Patterns and drivers of biotic population and community structure in built environments
Urbanization changes both abiotic and biotic conditions, altering the physical environment, climate, and resource dynamics; these changes in turn induce alterations in species composition in urban areas. Because cities can be viewed as an ecosystem (albeit one characterized by high-density human habitation and built structures), understanding how organisms respond to the ever-increasing scope of urban development makes focusing on urban patterns and processes an important component of contemporary ecology. Organisms in urban ecosystems face selective pressures common to all ecosystems, such as acquiring resources, adapting to abiotic conditions, and coping with intra- and interspecific interactions. However, they are also subject to novel stressors, such as socioeconomic drivers and unprecedented species combinations. As part of a symposium on the emergence, rise, and future of urban ecology, my talk will provide a retrospective overview of the main foci and findings at the population and community levels in urban ecosystems and will conclude with potentially fruitful areas for future research in urban ecology. In so doing, I will discuss how urban ecology has co-opted theories from population and community ecology, and will ask whether urban ecology has any unique theories of its own.

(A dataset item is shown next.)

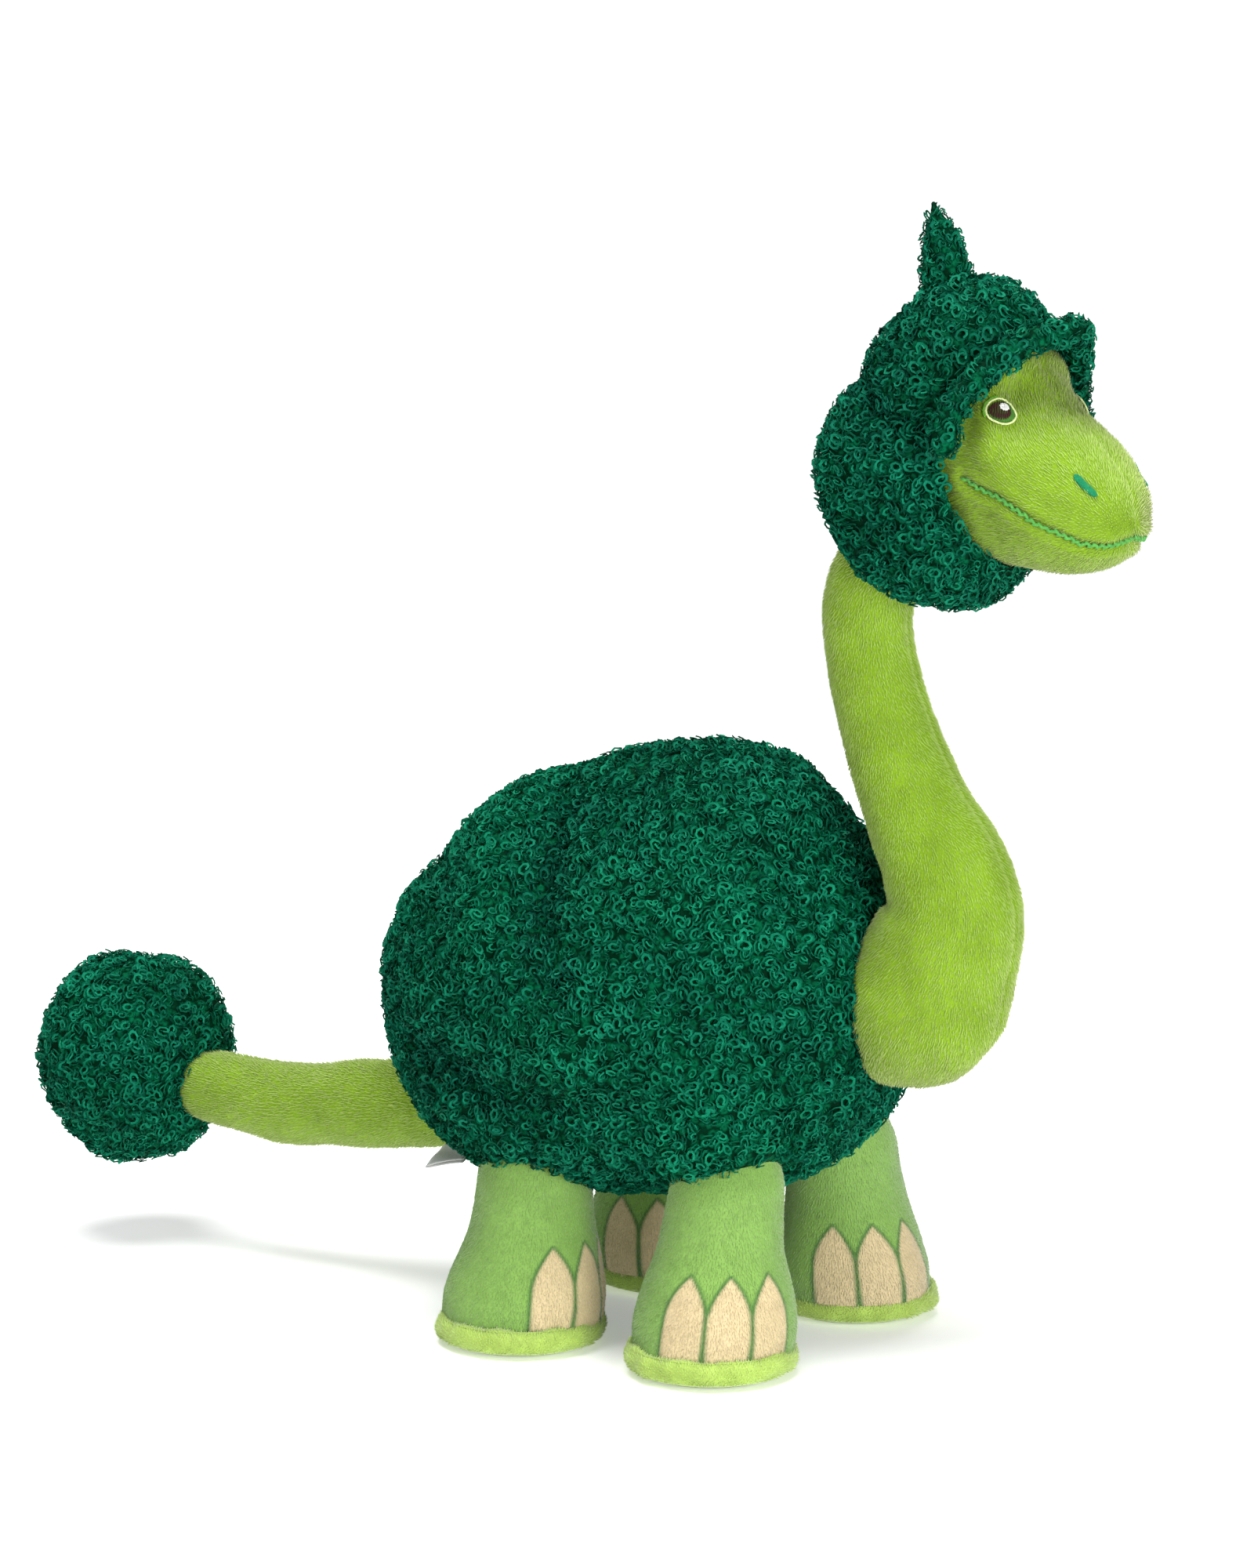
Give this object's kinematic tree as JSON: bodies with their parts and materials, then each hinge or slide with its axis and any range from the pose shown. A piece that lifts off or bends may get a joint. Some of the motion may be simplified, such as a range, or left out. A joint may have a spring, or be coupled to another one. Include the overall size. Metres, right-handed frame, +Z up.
{
  "type": "stuffed dinosaur",
  "caption": "Standing stuffed dinosaur with a curly torso, hood, horn and tail club, a plush neck, face and tail, and puffy feet.",
  "frame": {"origin": "centre of the bounding box in plan, on the floor under the soles", "axes": "+X towards the nose, +Y to the dinosaur's left, +Z up"},
  "size_m": [0.3606, 0.1314, 0.3167],
  "materials": {
    "boucle": "curly boucle, deep emerald",
    "plush_lime": "short silky pile, lime",
    "plush_leg": "short printed pile, mid green with beige toenails",
    "sole": "puffy short pile, bright lime",
    "filling": "loose polyester fibre",
    "pellets": "cotton pouch of plastic pellets",
    "eye": "embroidered, brown iris in a pale ring",
    "thread": "embroidery thread, satin",
    "satin": "white woven satin ribbon, blank"
  },
  "bodies": {
    "torso": {"torso_cover_left": "boucle", "torso_cover_right": "boucle", "belly_panel": "boucle", "torso_stuffing": "filling"},
    "label": {"care_label": "satin"},
    "neck": {"neck_cover_left": "plush_lime", "neck_cover_right": "plush_lime", "neck_stuffing": "filling"},
    "head": {"face_cover_left": "plush_lime", "face_cover_right": "plush_lime", "head_stuffing": "filling", "eye_left": "eye", "eye_right": "eye", "nostril_left": "thread", "nostril_right": "thread", "mouth_stitch": "thread", "hood_left": "boucle", "hood_right": "boucle", "hood_brim": "boucle"},
    "horn": {"horn_cover": "boucle", "horn_stuffing": "filling"},
    "tail": {"tail_cover_left": "plush_lime", "tail_cover_right": "plush_lime", "tail_stuffing": "filling"},
    "club": {"club_cover_left": "boucle", "club_cover_right": "boucle", "club_stuffing": "filling"},
    "leg_front_left": {"leg_cover_front_left": "plush_leg", "sole_front_left": "sole", "leg_stuffing_front_left": "filling", "pellet_pouch_front_left": "pellets"},
    "leg_front_right": {"leg_cover_front_right": "plush_leg", "sole_front_right": "sole", "leg_stuffing_front_right": "filling", "pellet_pouch_front_right": "pellets"},
    "leg_rear_left": {"leg_cover_rear_left": "plush_leg", "sole_rear_left": "sole", "leg_stuffing_rear_left": "filling", "pellet_pouch_rear_left": "pellets"},
    "leg_rear_right": {"leg_cover_rear_right": "plush_leg", "sole_rear_right": "sole", "leg_stuffing_rear_right": "filling", "pellet_pouch_rear_right": "pellets"}
  },
  "joints": [
    {"name": "neck_nod", "type": "hinge", "parent": "torso", "child": "neck", "pos_m": [0.118, 0, 0.101], "axis": [0, 1, 0], "range_deg": [-6, 20], "stiffness_Nm_per_rad": 1.5},
    {"name": "head_turn", "type": "hinge", "parent": "neck", "child": "head", "pos_m": [0.112, 0, 0.229], "axis": [0.6357, 0, 0.7719], "range_deg": [-25, 25], "stiffness_Nm_per_rad": 0.5},
    {"name": "horn_bend", "type": "hinge", "parent": "head", "child": "horn", "pos_m": [0.1215, 0, 0.2929], "axis": [0, 1, 0], "range_deg": [-30, 30], "stiffness_Nm_per_rad": 0.02},
    {"name": "tail_swing", "type": "hinge", "parent": "torso", "child": "tail", "pos_m": [-0.03913, 0, 0.054], "axis": [0, 0, 1], "range_deg": [-25, 25], "stiffness_Nm_per_rad": 0.6},
    {"name": "club_bob", "type": "hinge", "parent": "tail", "child": "club", "pos_m": [-0.12813, 0, 0.05], "axis": [0, 1, 0], "range_deg": [-20, 20], "stiffness_Nm_per_rad": 0.25},
    {"name": "label_flap", "type": "hinge", "parent": "torso", "child": "label", "pos_m": [-0.02123, -0.015, 0.04496], "axis": [0, 1, 0], "range_deg": [-60, 5], "stiffness_Nm_per_rad": 0.0005},
    {"name": "leg_swing_front_left", "type": "hinge", "parent": "torso", "child": "leg_front_left", "pos_m": [0.0735, 0.03, 0.058], "axis": [0, 1, 0], "range_deg": [-12, 12], "stiffness_Nm_per_rad": 0.8},
    {"name": "leg_swing_front_right", "type": "hinge", "parent": "torso", "child": "leg_front_right", "pos_m": [0.0735, -0.03, 0.058], "axis": [0, 1, 0], "range_deg": [-12, 12], "stiffness_Nm_per_rad": 0.8},
    {"name": "leg_swing_rear_left", "type": "hinge", "parent": "torso", "child": "leg_rear_left", "pos_m": [0.012, 0.03, 0.058], "axis": [0, 1, 0], "range_deg": [-12, 12], "stiffness_Nm_per_rad": 0.8},
    {"name": "leg_swing_rear_right", "type": "hinge", "parent": "torso", "child": "leg_rear_right", "pos_m": [0.012, -0.03, 0.058], "axis": [0, 1, 0], "range_deg": [-12, 12], "stiffness_Nm_per_rad": 0.8}
  ]
}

I reviewed over 50 studies that have examined how factors diagnostic to urban ecosystems (alterations to the physical structure of the environment, human decisions, a heterogeneous socioeconomic distribution of humans and resources) lead to resource replacement and/or supplementation with dampened fluctuations (“oasis effect”), which in turn are responsible for characteristic patterns of relatively stable species richness (although with replacement of some native species with exotics), highly skewed abundances, and altered biotic interactions (e.g. trophic dynamics) that often illustrate a “luxury effect” in urban areas. These result in a biota comprised of so-called urban adapters and exploiters (at the expense of urban avoiders) that experience an altered diet, timing of reproduction and/or migration, behaviors, demography, and genetic structure. Although urban organisms tend to follow foundational ecological patterns (e.g. species-area relationship, intermediate disturbance hypothesis), the unique features of urban populations and communities of plants, animals, and microorganisms induce downstream consequences on ecosystem services, such as reduced rates of decomposition and pollination. Experiments, cross-city comparisons, and longitudinal studies are needed to determine whether urban assemblages are stable, how they are responding to climate change, and how they can be managed sustainably.